Your prose is pitch-perfect. Nothing about it suggests English is not your native language, but your name suggests you're African. You're very well educated and a natural storyteller.
"Not enough action" for Raj, but for me it's fine as is. The action (earthquake, I presume) already took her mother and she's rebuilding her life in the neighborhood of her childhood. You capture the shock, the moving on, the calm that children can achieve after catastrophe:
It's been four days and all she does is stand and watch. They don't seem to be bothered by her silence. She had also watched the ground swallow her mother the week before.
Wow!
She didn't object when they came and took her away after that. She likes the tranquility here. The house she lived in with her mother had always been noisy and there were lots of people.
Your short sentences also capture the mindset and your simple word choices are strong:
She wishes her mother is here with her. She misses her.
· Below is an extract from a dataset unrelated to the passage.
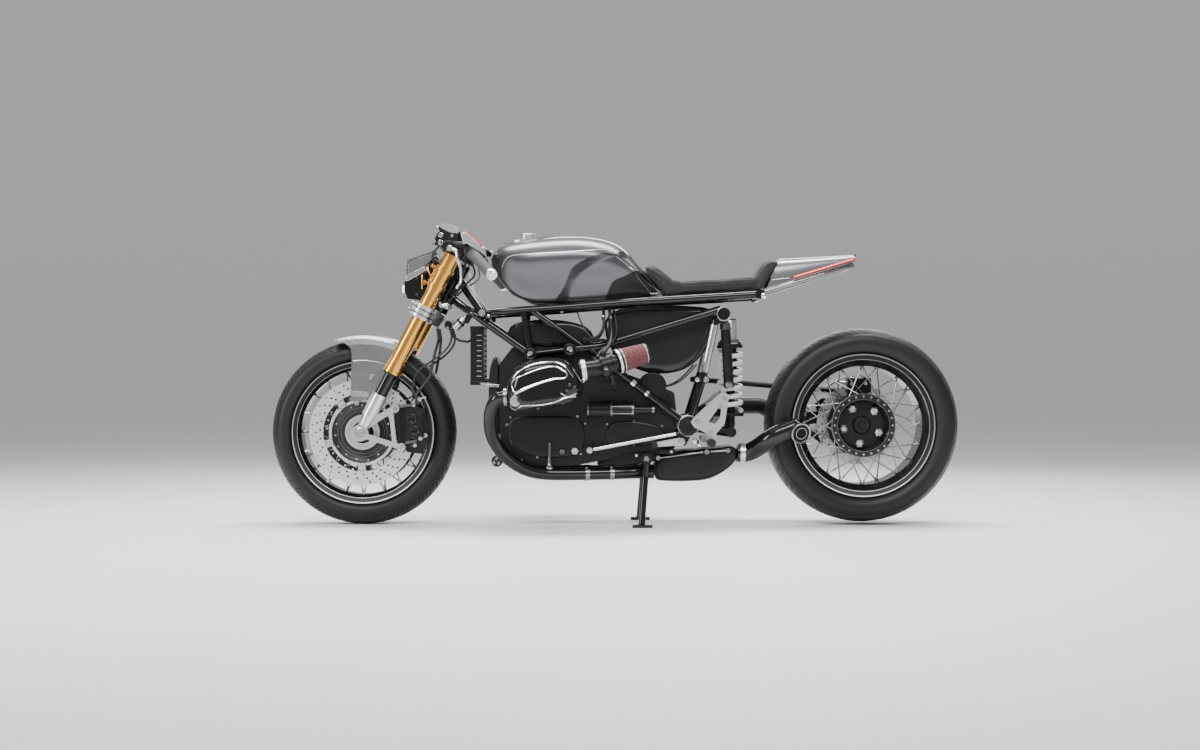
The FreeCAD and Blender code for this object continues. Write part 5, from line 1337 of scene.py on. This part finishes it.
cooler = {
    "finX": (-445.5, -430.5), "finZ": 481.5, "finPitch": 16.5, "fins": 9,
    "tankX": (-467.4, -422.6), "tankZ": [(453, 466), (630, 643)], "tankY": (-84.6, 84.6),
    "gridX": (-466.8, -465.5), "gridZ": (466, 630), "gridY": -78, "gridPitch": 7.8, "bars": 21,
    "hose": [(-436, -72, 464), (-430, -84, 458), (-412, -92, 454), (-390, -94, 452), (-372, -92, 450)],
}


def makeCoolerTrim():
    c = cooler
    rides = ("frame", "oil_cooler")
    heights = [c["finZ"] + c["finPitch"] * i for i in range(c["fins"])]
    makePair("coolerFins", [slab(c["finX"], (z - 1.3, z + 1.3), (-84.6, -80.6)) for z in heights], "satinSilver", *rides)
    makePiece("coolerTanks", [slab(c["tankX"], z, c["tankY"]) for z in c["tankZ"]], "satinBlack", *rides, bevel=2)
    sides = [c["gridY"] + c["gridPitch"] * i for i in range(c["bars"])]
    makePiece("coolerGrid", [slab(c["gridX"], c["gridZ"], (y - 0.6, y + 0.6)) for y in sides], "gunSteel", *rides)
    makePair("coolerHoses", [hose(c["hose"], 7.2, 16, 5)], "gunSteel", *rides)


starter = {
    "y": -127.3, "z": 374,
    # radius, start and width of each band
    "bands": [(24.6, -90, 6), (24.6, -16, 8), (20.8, 52, 8), (13.8, 116, 10)],
    "rodRadius": 20.5, "rodTurns": (35, -35), "rodX": (-10, 60),
}


def makeStarterTrim():
    y, z = starter["y"], starter["z"]
    rides = ("frame", "starter_motor")
    rings = [sleeve((0, y, z), (1, 0, 0), radius, x, x + wide, 1.4, 40) for radius, x, wide in starter["bands"]]
    makePiece("starterBands", rings, "darkSteel", *rides)
    rods = [tube([(x, y - starter["rodRadius"] * math.cos(a), z + starter["rodRadius"] * math.sin(a))
                  for x in starter["rodX"]], 2.2, 8) for a in np.radians(starter["rodTurns"])]
    makePiece("starterRods", rods, "darkSteel", *rides)


exhaust = {
    "route": [(-337.5, -286, 418), (-362, -285, 415), (-384, -272, 388), (-393, -246, 340), (-388, -216, 292),
              (-366, -188, 247), (-326, -160, 208), (-278, -137, 181), (-225, -121, 170), (-160, -108, 168),
              (-60, -88, 168), (20, -73, 169.5), (80, -62, 171), (126, -62, 171)],
    "box": [(125, 150), (125, 205), (150, 232), (190, 240), (330, 250), (394, 262), (394, 205), (330, 160), (280, 143),
            (150, 143)],
    "outlet": [(394, -62, 234), (420, -62, 233), (452, -78, 246), (486, -112, 272), (520, -128, 294), (556, -133, 310),
               (578, -134, 319)],
    "mouthFoot": (574, -120, 312), "mouthAxis": (16, -46, -12),
    # ends of a run and how far along it the clamp sits
    "clamps": [((-258, -130, 168), (-60, -88, 168), 0.84), ((-60, -88, 168), (80, -62, 171), 0.34)],
    "horn": [(0, -12), (16, -12), (18, -8), (18, 10), (14, 14), (0, 14)],
    "hornArm": [(-372, -150, 214), (-350, -160, 222), (-334, -168, 218)],
    "hornBolts": [(-385, 208), (-370, 207), (-377, 220)],
}


def makeExhaustTrim():
    e = exhaust
    headers, outlet = ("frame", "exhaust_headers"), ("frame", "exhaust_outlet")
    clamps = []
    for a, b, share in e["clamps"]:
        lead = np.subtract(b, a)
        spot = a + lead * share
        clamps += [band(19.8, 22.2, -7, 7, spot, lead, 36), socketBolt(spot + [0, -16, 18.5], 4.6, 6, (0, -1, 0.2))]
    makePair("headerClamps", clamps, "gunSteel", *headers)
    makePair("headerFlanges", [band(19.5, 29, -6, 3, (-344, -286, 417.8), (-1, 0, -0.04), 36)], "gunSteel", *headers)
    horn = [turned(e["horn"], (-376, -150, 212), left, 28), tube(e["hornArm"], 6)]
    makePair("lowerHorns", horn, "satinBlack", *headers)
    bits = [turned([(6.2, 13), (6.2, 19), (4.5, 21), (0, 21)], (x, -150, z), left, 10) for x, z in e["hornBolts"]]
    makePair("hornBolts", bits, "gunSteel", *headers)
    foot, axis = e["mouthFoot"], e["mouthAxis"]
    l = float(np.linalg.norm(axis))
    mouth = turned([(32.8, l - 10), (33.8, l - 8), (33.8, l + 1), (32.2, l + 2.2), (29, l + 1.4), (27.5, l + 0.2)],
                   foot, axis, 48)
    makePiece("exhaustMouth", [mouth, band(19, 17, l, l + 1.8, foot, axis)], "gunSteel", *outlet)
    # the matt black disc in the mouth is partly soot and partly painted shade for the pipe's hollow
    hollow = turned([(27.6, l + 0.4), (15, l + 0.6), (0, l + 0.7)], foot, axis, 48)
    makePiece("exhaustHollow", [hollow], "soot", *outlet)
    makePiece("outletClamp", [band(30.5, 33.2, -8, 8, (412, -62, 234), (1, 0, 0))], "satinSilver", *outlet)
    # smooth header pipes from the heads round and under the block, and the flat collector box
    makePair("headerPipes", [hose(e["route"], 20.3, 28)], "glossBlack", *headers, ["exhaust_headers"], sharp=50)
    makePiece("collectorBox", [pillow(e["box"], 96, 26)], "satinBlack", *headers, sharp=60)
    pipe = hose(e["outlet"], np.interp(np.linspace(0, 1, 43), [0, 0.5, 1], [30, 31.2, 32]), 32)
    end = turned([(0, 0), (30, 0), (33, 3), (33, 48.5), (0, 48.5)], foot, axis, 40)
    makePiece("outletPipe", [pipe, end], "glossBlack", *outlet, ["exhaust_outlet"], sharp=40)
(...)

We enter the man's POV, and again you pull us right into his world ("Deep Point of View" is the narrative technique you employ so well; you may already know that, but I learned the term years after my degree in English teaching).
Succint prose - I love it!
It became a silent ministration then. She would wait for him on the same spot. He would pick her up without a word. He knew things had changed when he stopped thinking about his late wife...
I love the ending!!!!
#Understatement is so powerful, it makes me see why "purple prose" is verboten. I still love purple prose, especially in the fantasy genre, but in your story, "less is more." This:
Then she's in a tight dress, with painted face, doing what she must to pay her way in the world, and you narrate that, too, with clinical precision and emotional restraint.
I'm sorry I missed out on whatever promo-mentors sessions Raj refers to!